Mr. Day continued to cast out, reel in and remove fish from his hook, while I continued to cast out and untangle the mess I made of my line. When my rod finally bent forward, I pulled in a good handful of sea kelp. Mr. Day said that I had a good start and that all I needed was something to go along with my sea salad." After an hour of fishing Mr. Day sat down on the rocks and took a quick cat nap as the surf crashed around the jetty. When he awoke, he took a good long look at the sea and sky and proclaimed, "Today's not our day. There won't be any mackerel or stripers." I agreed though I wasn't quite sure why. I had no choice but to concur as Mr. Day has been fishing this spot for sixty or more years. If he had told me that only the Swedish Fish would be biting today I probably would have agreed. We were back in our neighborhood before 7:00 am.

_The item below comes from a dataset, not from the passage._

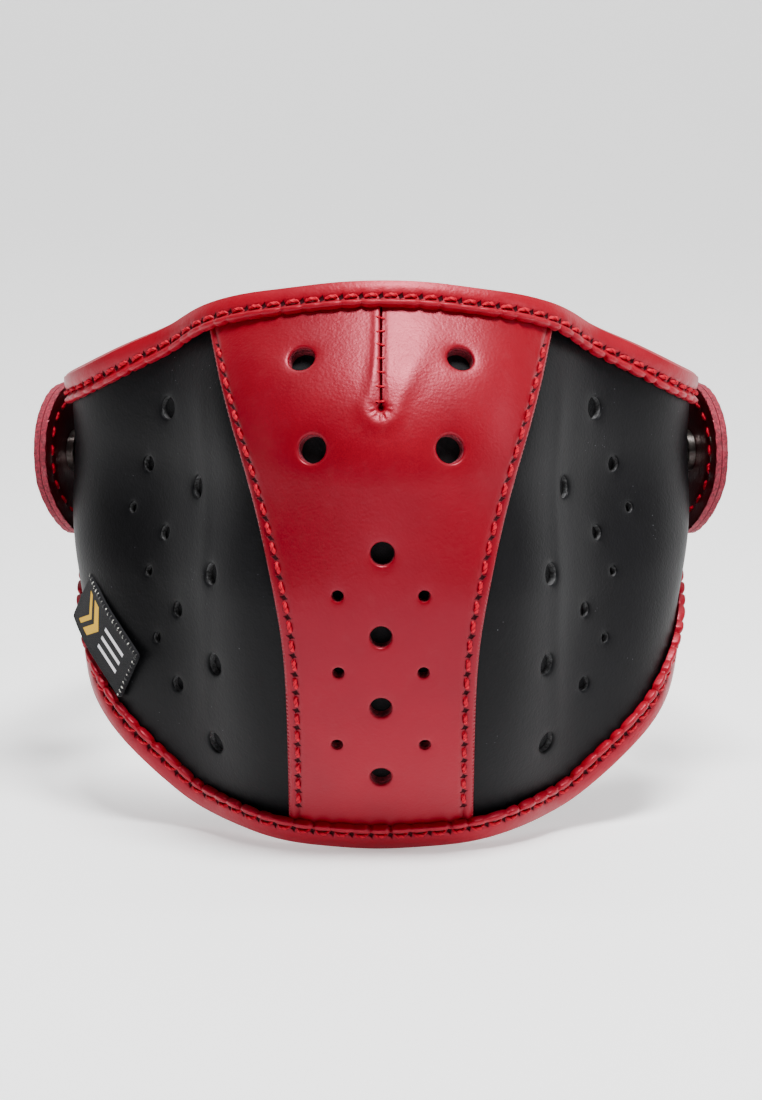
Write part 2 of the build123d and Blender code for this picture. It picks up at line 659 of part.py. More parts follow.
# ---- rear band --------------------------------------------------------------------------------
# the band leaves each tab along it and closes the loop behind the head in one round bend
band_depth = TAB_STANDOFF + TAB_PLY + PLY_GAP / 2
right_normal = shell_normal(SNAP_S, SNAP_Z)
right_flat = Vector(right_normal.X, right_normal.Y, 0).normalized()
right_rear = Vector(-right_flat.Y, right_flat.X, 0)
band_back = TAB_REAR + BAND_OUT + BAND_JOINT_GAP
band_start = shell(SNAP_S, SNAP_Z) + right_flat * band_depth + right_rear * band_back
band_radius = band_start.X / right_flat.X
band_centre_y = band_start.Y - band_radius * right_flat.Y
with BuildPart() as rear_band:
    with BuildSketch(Plane.XY.offset(SNAP_Z - BAND_WIDTH / 2)):
        with BuildLine() as band_line:
            ThreePointArc(
                (band_start.X, band_start.Y), (0, band_centre_y + band_radius), (-band_start.X, band_start.Y)
            )
            offset(amount=BAND_THICK / 2, side=Side.BOTH)
        make_face()
    extrude(amount=BAND_WIDTH)
write("rear_band", rear_band)

flex = band_start - right_rear * (BAND_JOINT_GAP / 2)
snap_y = shell(SNAP_S, SNAP_Z).Y
print(f"snap axis through X at Y {snap_y:.3f}, tab hinges at X +-{flex.X:.3f} Y {flex.Y:.3f}")
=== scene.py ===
"""Looks of a leather half-face mask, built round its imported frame.

Lengths in this file are millimetres until a mesh is made, which turns them into metres.
A place on the shell is given as on the leather pattern: s is the distance round the shell
from the centreline (positive to +X), z is the height, and depth is measured outwards along
the shell's normal from the outer face of the side panels.
"""

import math

import bpy
import numpy as np
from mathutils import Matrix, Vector
from mathutils.geometry import delaunay_2d_cdt


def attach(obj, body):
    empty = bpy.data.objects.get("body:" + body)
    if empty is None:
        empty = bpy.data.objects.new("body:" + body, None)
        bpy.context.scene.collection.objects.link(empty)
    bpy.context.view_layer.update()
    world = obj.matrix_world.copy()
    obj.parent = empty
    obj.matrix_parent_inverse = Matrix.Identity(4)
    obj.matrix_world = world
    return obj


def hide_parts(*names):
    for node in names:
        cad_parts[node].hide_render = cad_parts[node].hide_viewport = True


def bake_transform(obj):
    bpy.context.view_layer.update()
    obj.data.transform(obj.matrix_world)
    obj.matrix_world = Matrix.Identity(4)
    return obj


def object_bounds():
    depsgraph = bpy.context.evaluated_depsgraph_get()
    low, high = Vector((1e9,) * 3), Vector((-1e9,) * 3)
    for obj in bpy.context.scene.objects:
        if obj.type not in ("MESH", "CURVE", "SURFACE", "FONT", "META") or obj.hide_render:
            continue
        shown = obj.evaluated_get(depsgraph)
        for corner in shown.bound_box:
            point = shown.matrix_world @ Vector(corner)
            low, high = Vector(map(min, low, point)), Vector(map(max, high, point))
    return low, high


bl_info = {
    "name": "Leather half-face mask",
    "version": (1, 0, 0),
    "blender": (4, 5, 0),
    "location": "3D View > Sidebar > Mask",
    "description": "Builds the leather, thread, webbing and metal of a half-face mask",
    "category": "Object",
}

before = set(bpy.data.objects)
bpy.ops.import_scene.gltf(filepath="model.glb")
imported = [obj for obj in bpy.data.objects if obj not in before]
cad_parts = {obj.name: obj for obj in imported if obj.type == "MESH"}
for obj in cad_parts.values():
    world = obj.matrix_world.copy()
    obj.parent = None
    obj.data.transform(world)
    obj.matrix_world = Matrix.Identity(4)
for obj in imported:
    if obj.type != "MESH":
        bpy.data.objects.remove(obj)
CAD_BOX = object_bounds()

MM = 0.001

# ---- shell shape, as in the frame ---------------------------------------------------
FIRST_TURN = 66.0
FIRST_TURN_AT = 27.5
FIRST_TURN_WIDTH = 13.5
CHEEK_FLAT = 22.0
CHEEK_FLAT_AT = 80.5
CHEEK_FLAT_WIDTH = 17.5
LAST_TURN = 46.0
LAST_TURN_AT = 113.0
LAST_TURN_WIDTH = 11.5
NOSE_RIDGE = 14.5
NOSE_RIDGE_WIDTH = 9.0
BRIDGE_SLOPE = 0.9
BRIDGE_FROM = 4.5
BRIDGE_EASE = 26.0
CHIN_FROM = -15.5
CHIN_BEND = 0.0053

HALF_LENGTH = 142.0
TOP_EDGE = (
    (0.0, 45.2), (25.0, 42.8), (48.0, 38.3), (74.0, 31.2),
    (100.0, 22.3), (118.0, 19.0), (150.0, 19.0),
)
BOTTOM_EDGE = (
    (0.0, -78.4), (30.0, -76.0), (52.0, -72.6), (72.0, -61.6),
    (90.0, -50.2), (110.0, -36.0), (128.0, -25.5), (150.0, -19.0),
)
SEAM = (
    (-85.0, 20.6), (-44.0, 20.6), (-27.0, 21.8), (-10.0, 25.4),
    (7.0, 31.2), (23.0, 38.0), (50.0, 50.0),
)
SEAM_LAP = 7.0

SIDE_LEATHER = 1.9
CENTRE_LEATHER = 1.3
BACKING_LEATHER = 1.6
LINING = 1.1
PLY_GAP = 0.15
EDGE_GAP = 0.4
SHELL_THICK = SIDE_LEATHER + PLY_GAP + LINING

BINDING_LEATHER = 1.2
BINDING_WIDTH = 7.5
BINDING_OUT = PLY_GAP + BINDING_LEATHER
BINDING_STITCH_IN = 5.1
SEAM_STITCH_IN = 2.3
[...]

It's a good thing to have a guy like Mr. Day and his so called, "Catch of His Life" lady Miss Vicki in the neighborhood. They're a welcome fixture that represent the values and lifestyle of days gone by, yet they tolerate and even welcome the chaos that is Florence Street. The early morning Rebel Yells, the late night scrabble games, The Margarita porch nights, not to mention the summer ritual that Kick the Can has become. If our kids running through their yard is a problem, they've never said a word. I think that they appreciate the fact that we are neighbors and we're interested in having them around. It will be interesting to see if many years from now that one of us will be the couple that link the new and old. If Deb and I are lucky enough to be in the running, I'll make sure I finally learn to properly bait a hook.